Nonetheless, this practice is controversial and subject to regulatory scrutiny, as it raises concerns about conflicts of interest and the fairness of market access.


Why Do Institutions Trade Against the Order Flow?

Institutions may trade against the order flow to capitalize on short-term price movements and arbitrage opportunities.

By taking positions opposite to incoming orders, they try to profit from the spread between the buying and selling prices or from anticipated market movements that contradict current order trends.

This strategy relies on sophisticated models and market analysis to predict price changes and manage risk.

Trading against the order flow can also provide liquidity to the market, as these institutions are willing to buy when there are more sellers and sell when there are more buyers.

This helps to stabilize prices and ensure continuous trade execution.

But this practice requires significant expertise and risk management to be successful.


Trading Order Flow: Keeping It Simple, Practical & Effective


FAQs – Order Flow Trading

What is the main advantage of using Order Flow Trading over other trading strategies?

The primary advantage of Order Flow Trading is that it provides traders with a deeper understanding of the market dynamics by analyzing advertised and executed orders.

This allows traders to identify potential trading opportunities based on supply and demand imbalances, which can lead to more informed and precise trading decisions.

Is Order Flow Trading suitable for both experienced and novice traders?

Yes, Order Flow Trading can be beneficial for traders of all experience levels.

However, novice traders may find it challenging initially, as it requires a thorough understanding of market mechanics and the ability to interpret data.

With practice and guidance, traders can develop the skills necessary to successfully apply Order Flow Trading strategies.

Can Order Flow Trading be applied to different financial markets and assets?

Absolutely. Order Flow Trading is a versatile strategy that can be applied to various financial markets, including stocks, futures, currencies, and cryptocurrencies.

How can I improve my Order Flow Trading skills?

Improving your Order Flow Trading skills involves continuous learning and practice.

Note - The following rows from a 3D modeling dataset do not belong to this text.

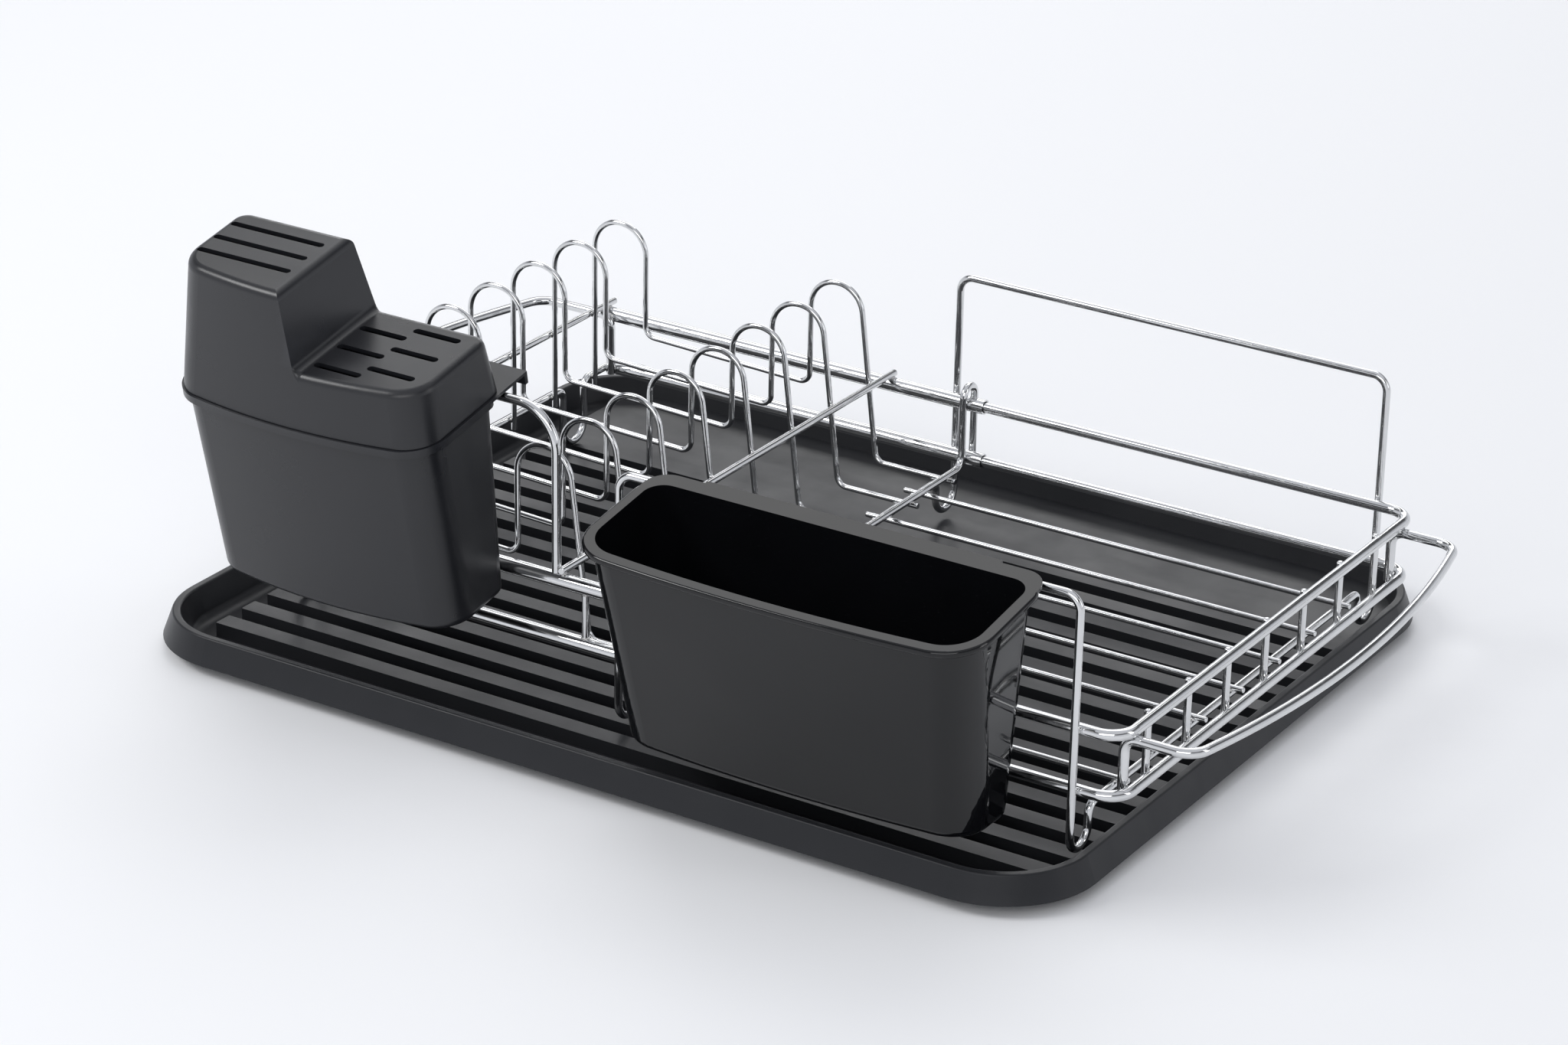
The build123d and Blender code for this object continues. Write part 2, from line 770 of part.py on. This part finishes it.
def caddy_bottom_outline(plane, inset):
    """The bottom's outline, drawn in by an inset."""
    return bowed_outline(
        plane,
        caddy_bottom_width - 2 * inset,
        caddy_bottom_depth - 2 * inset,
        caddy_bow,
        caddy_corner - inset,
        caddy_back_corner - inset,
        back=-inset,
    )


with BuildPart() as cutlery_caddy:
    # rolled band under the rim's edge
    band = bowed_outline(
        caddy_rim_top.offset(-caddy_rim_thick),
        caddy_rim_width,
        caddy_rim_depth + band_back,
        caddy_bow,
        caddy_corner + caddy_rim_step,
        caddy_back_corner,
        back=band_back,
    )
    extrude(band, amount=caddy_rim_thick)
    band_faces = cutlery_caddy.faces().filter_by(GeomType.PLANE).sort_by(SortBy.AREA)[-2:]
    fillet(band_faces.edges(), caddy_rim_round)
    # flange over the loop, and the lip that drops behind it
    with BuildSketch(caddy_rim_top.offset(-hook_thick)) as flange:
        with Locations((0, (flange_depth - caddy_corner) / 2)):
            Rectangle(caddy_rim_width - 2 * caddy_rim_round, flange_depth + caddy_corner)
        fillet(flange.vertices().sort_by(Axis.Y)[-2:], caddy_back_corner)
        with Locations((0, (hook_inner + hook_thick) / 2)):
            Rectangle(hook_width, hook_inner + hook_thick)
    extrude(amount=hook_thick)
    with BuildSketch(caddy_rim_top.offset(-hook_thick - hook_drop)):
        with Locations((0, hook_inner + hook_thick / 2)):
            Rectangle(hook_width, hook_thick)
    extrude(amount=hook_drop + hook_thick / 2)
    loft(
        [
            caddy_bottom_outline(caddy_bottom, 0),
            caddy_wall_outline(caddy_rim_top.offset(-caddy_rim_thick / 2), 0),
        ],
        ruled=True,
    )
    fillet(
        cutlery_caddy.faces().filter_by(Plane.XY).sort_by(Axis.Z)[0].edges(), caddy_bottom_fillet
    )
    # hollow
    loft(
        [
            caddy_bottom_outline(caddy_bottom.offset(caddy_wall), caddy_wall),
            caddy_wall_outline(caddy_rim_top, caddy_wall),
        ],
        ruled=True,
        mode=Mode.SUBTRACT,
    )
    # drain holes
    with BuildSketch(caddy_bottom):
        with Locations((0, -caddy_bottom_depth / 2)):
            with GridLocations(drain_pitch_x, drain_pitch_y, drain_columns, drain_rows):
                Circle(drain_d / 2)
    extrude(amount=2 * caddy_wall, mode=Mode.SUBTRACT)
save(cutlery_caddy.part, "cutlery_caddy")
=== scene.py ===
"""Looks of the dish drying rack: materials, weld beads, floor, light and camera."""
import json
import math

import bmesh
import bpy
from mathutils import Matrix, Vector, noise

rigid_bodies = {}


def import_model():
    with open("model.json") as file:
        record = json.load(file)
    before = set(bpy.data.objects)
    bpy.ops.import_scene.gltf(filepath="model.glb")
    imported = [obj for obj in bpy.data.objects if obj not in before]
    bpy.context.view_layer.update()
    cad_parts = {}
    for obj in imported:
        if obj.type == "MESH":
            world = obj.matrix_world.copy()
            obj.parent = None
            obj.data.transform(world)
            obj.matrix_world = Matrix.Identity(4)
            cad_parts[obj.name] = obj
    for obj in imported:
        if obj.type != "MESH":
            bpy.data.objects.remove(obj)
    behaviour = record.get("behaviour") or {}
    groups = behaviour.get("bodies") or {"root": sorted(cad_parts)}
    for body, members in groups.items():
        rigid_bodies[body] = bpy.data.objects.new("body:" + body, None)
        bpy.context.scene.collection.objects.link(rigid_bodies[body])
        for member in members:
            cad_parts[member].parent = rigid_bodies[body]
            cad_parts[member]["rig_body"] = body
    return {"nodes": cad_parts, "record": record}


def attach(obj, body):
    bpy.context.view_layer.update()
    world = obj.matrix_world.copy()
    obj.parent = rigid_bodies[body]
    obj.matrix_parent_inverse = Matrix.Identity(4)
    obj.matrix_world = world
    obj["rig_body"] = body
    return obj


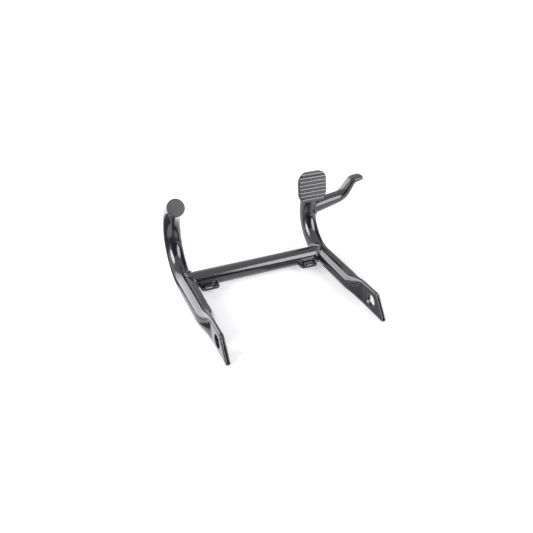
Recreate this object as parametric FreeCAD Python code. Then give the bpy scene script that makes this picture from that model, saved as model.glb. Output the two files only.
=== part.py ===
import FreeCAD, Part
import math
import os

# A centre stand for a motorcycle, one welded steel frame. It lies on its legs with the feet
# curved up. Millimetres, +Z up. The origin is the middle of the pivot axis, +X points from the
# feet to the pivot and +Y along the pivot axis, to the side with the step pad and the lever.

Vector = FreeCAD.Vector

# Leg tubes and the bend at each foot
leg_spacing = 243.0
tube_diameter = 28.0
tube_wall = 2.8
bend_radius = 63.0
bend_angle = 150.0
foot_straight = 5.5

# Cross tube: its distance from the pivot, from the start of the foot bend, and above the leg axes
cross_diameter = 27.2
cross_wall = 2.8
pivot_to_cross = 161.5
cross_to_bend = 7.5
cross_rise = 0.5

# Flattened ears with the pivot hole. They are pressed a little above the axis of the leg. The
# press power is over 1 because the tube flattens faster towards the ear.
ear_seam = 1.2
ear_height = 36.6
ear_rise = 1.8
ear_flat_reach = 25.0
ear_press_length = 38.0
ear_press_power = 1.5
ear_top_reach = 9.5
ear_end_slant = 36.6
ear_top_rounding = 6.0
ear_tip_rounding = 3.0
pivot_hole_diameter = 20.5

# Disc that closes the left foot
cap_thickness = 3.0
cap_rounding = 1.2

# Step pad on the right foot: where it meets the bend, how far it leans back, and its ribs
pad_angle = 131.0
pad_offset = 2.5
pad_inward = 1.1
pad_lean = 8.0
pad_width = 52.8
pad_height = 53.0
pad_corner = 16.5
pad_plate = 3.0
rib_count = 8
rib_pitch = 6.2
rib_height = 1.8
rib_share = 0.8

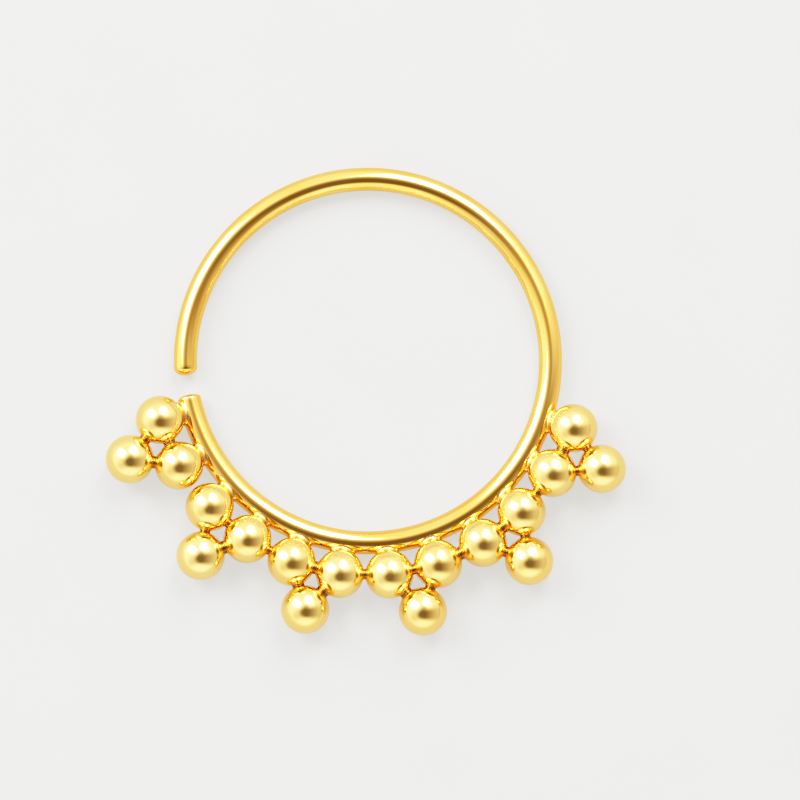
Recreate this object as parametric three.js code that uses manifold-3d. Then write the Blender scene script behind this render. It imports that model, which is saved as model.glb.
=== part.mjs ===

Study the concepts of advertised and executed orders, familiarize yourself with different Order Flow Trading tools and techniques, and analyze historical data to identify patterns and trends.

Additionally, engaging with other traders and participating in online forums or communities can provide insights and practical tips to refine your approach.

Is there a specific time frame that works best for Order Flow Trading?

Order Flow Trading can be applied to various time frames, from intraday day trading to longer-term position trading.

The optimal time frame largely depends on the trader’s personal preferences, risk tolerance, and trading style.

It’s good to experiment with different time frames and find the one that best aligns with your individual trading goals and strategy.

Even the most sophisticated traders and investors have very different time horizons – anywhere from HFT strategies to “forever” holding periods.

Related: List of Systematic and Discretionary Trading Strategies

Can I use Order Flow Trading in combination with other trading strategies?

Yes, Order Flow Trading can be combined with other trading strategies to enhance your overall trading approach.

For instance, you might use technical analysis to identify potential entry and exit points, while relying on Order Flow Trading to confirm the strength of the signals generated by your technical indicators.

Combining multiple strategies can help to minimize false signals and increase the probability of successful trades.


Conclusion – Order Flow Trading

Order Flow Trading is a trading strategy that, when executed correctly, can provide traders with actionable insights about order data and potential trading opportunities.

By learning the concepts of advertised and executed orders and utilizing the right tools and techniques, traders can use Order Flow Trading to enhance their trading performance and achieve long-term success in the markets.